From Chapter 4: Reason, Science and the Church
The “Big Bang”
The church’s retreat in the face of science continues to the present day. Consider just two recent examples.
In a 1951 address[1] Pope Pius XII seized on the then new scientific hypothesis of the “big bang” as the origin of the universe as scientific proof for the existence of God:
“44. …a mind enlightened and enriched with modern scientific knowledge…perceives and recognizes the work of creative omnipotence, whose power, set in motion by the mighty ‘Fiat’ pronounced billions of years ago by the Creating Spirit, spread out over the universe, calling into existence with a gesture of generous love matter bursting with energy. In fact, it would seem that present-day science, with one sweeping step back across millions of centuries, has succeeded in bearing witness to that primordial ‘Fiat lux’ uttered at the moment when, along with matter, there burst forth from nothing a sea of light and radiation, while the particles of chemical elements split and formed into millions of galaxies….

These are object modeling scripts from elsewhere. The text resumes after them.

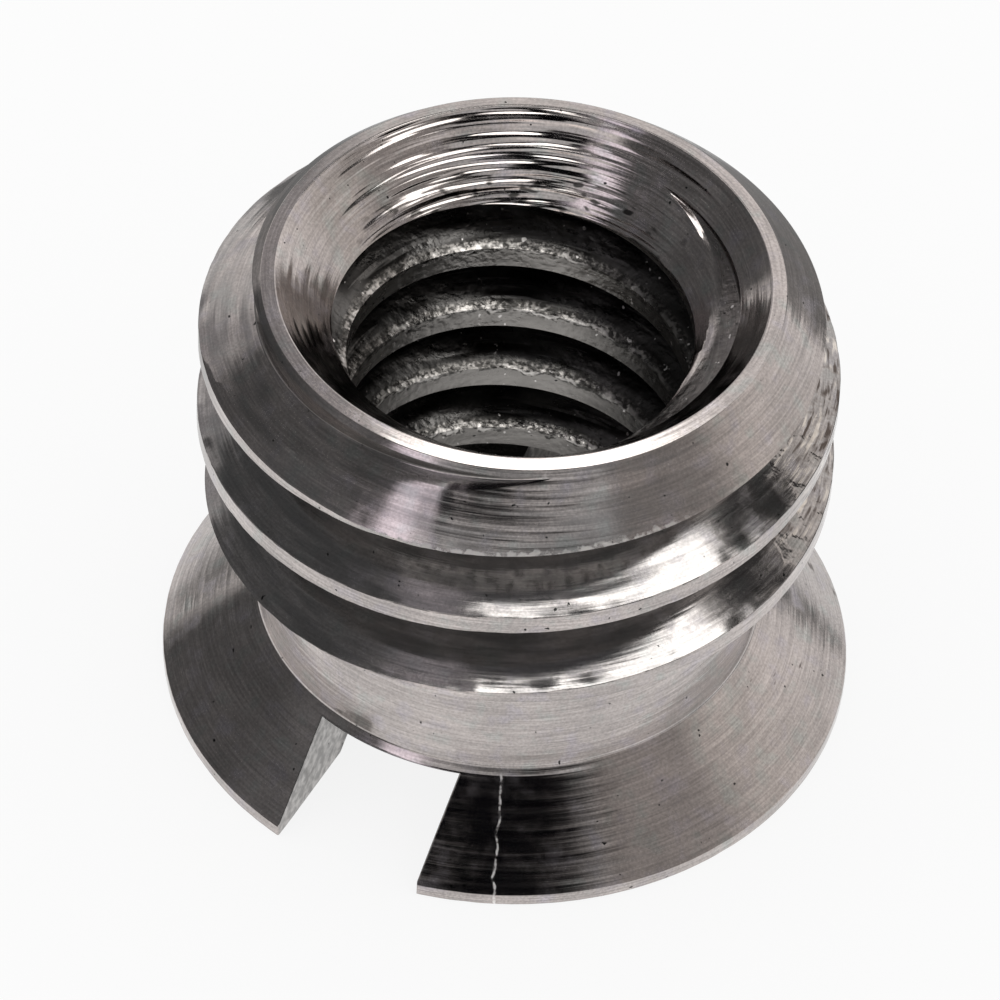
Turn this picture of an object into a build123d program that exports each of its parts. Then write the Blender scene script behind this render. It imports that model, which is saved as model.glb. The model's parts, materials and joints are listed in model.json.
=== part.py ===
from build123d import *
from build123d.topology import SkipClean

import os
from math import ceil, radians, tan

# Tripod reducer bushing, in millimetres. It stands on its flange, with its axis on Z and its slot along Y

# Turned outline, from the flange up
flange_radius = 5.17
flange_edge_height = 0.194  # the short upright edge of the flange
flange_cone_top = 1.505  # where the flange's cone meets the neck
neck_radius = 3.777
neck_fillet = 0.08
neck_top = 3.004  # where the 45 degree shoulder under the outer thread starts
height = 7.915
crown_chamfer_width = 0.893
crown_chamfer_height = 0.97
rim_width = 0.207  # the flat ring between the crown chamfer and the countersink

# Bore, with a 45 degree countersink at each end
bore_radius = 2.55  # crest radius of the inner thread
foot_mouth_radius = 3.3

# Screwdriver slot across the flanged end
slot_width = 2.3
slot_depth = 1.39

# Outer thread, 16 turns to the inch, and inner thread, 20 turns to the inch, both right-handed
outer_thread_radius = 4.72
outer_pitch = 1.5875
outer_crest_level = 5.835  # middle of one crest where it crosses the +X side
inner_pitch = 1.27
inner_crest_level = 5.378

# Thread form: flanks at 30 degrees, and flat crests whose width, like the depth, goes by the pitch
flank_angle = 30
outer_crest_share = 0.18
outer_depth_share = 0.5165
inner_crest_share = 0.283
inner_depth_share = 0.512
overcut_share = 0.2  # how far past the crests the groove cutters reach, as a share of their depth

# The blank is made of equal sectors, so each strip of thread crest stays a short cylinder face
sector_count = 18


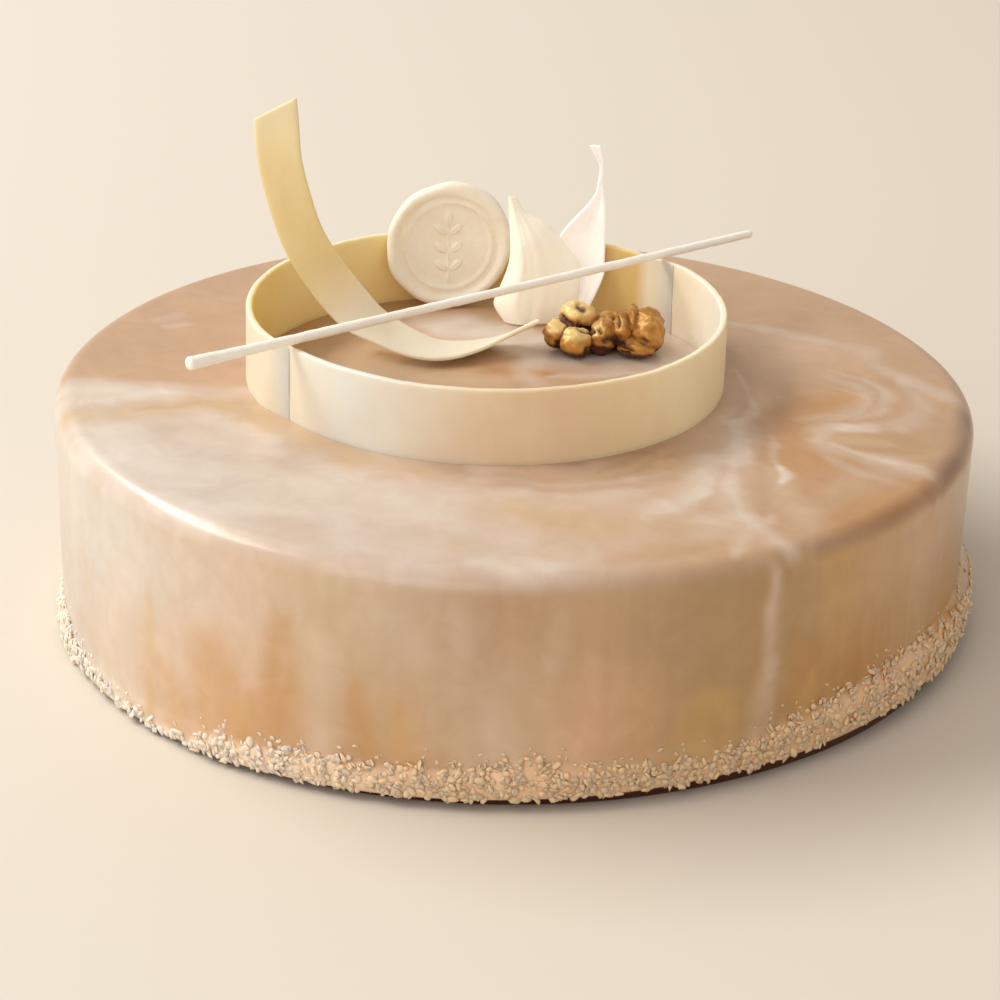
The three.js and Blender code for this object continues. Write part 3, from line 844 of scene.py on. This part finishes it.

“50. It has, besides, followed the course and the direction of cosmic developments, and, just as it was able to get a glimpse of the term toward which these developments were inexorably leading, so also has it pointed to their beginning in time some five billion years ago. Thus, with that concreteness which is characteristic of physical proofs, it has confirmed the contingency of the universe and also the well-founded deduction as to the epoch when the cosmos came forth from the hands of the Creator.
“51. Hence, creation took place in time. Therefore, there is a Creator. Therefore, God exists! Although it is neither explicit nor complete, this is the reply we were awaiting from science, and which the present human generation is awaiting from it.”
Evolution
In an opening address to a conference of scientists in 1996, Pope John Paul II endorsed the theory of evolution, saying:
“Taking into account the state of scientific research at the time as well as of the requirements of theology, the encyclical Humani Generis considered the doctrine of ‘evolutionism’ a serious hypothesis, worthy of investigation and in-depth study equal to that of the opposing hypothesis…. Today, almost half a century after the publication of the encyclical, new knowledge has led to the recognition of the theory of evolution as more than a hypothesis. It is indeed remarkable that this theory has been progressively accepted by researchers, following a series of discoveries in various fields of knowledge. The convergence, neither sought nor fabricated, of the results of work that was conducted independently is in itself a significant argument in favor of this theory.”[2]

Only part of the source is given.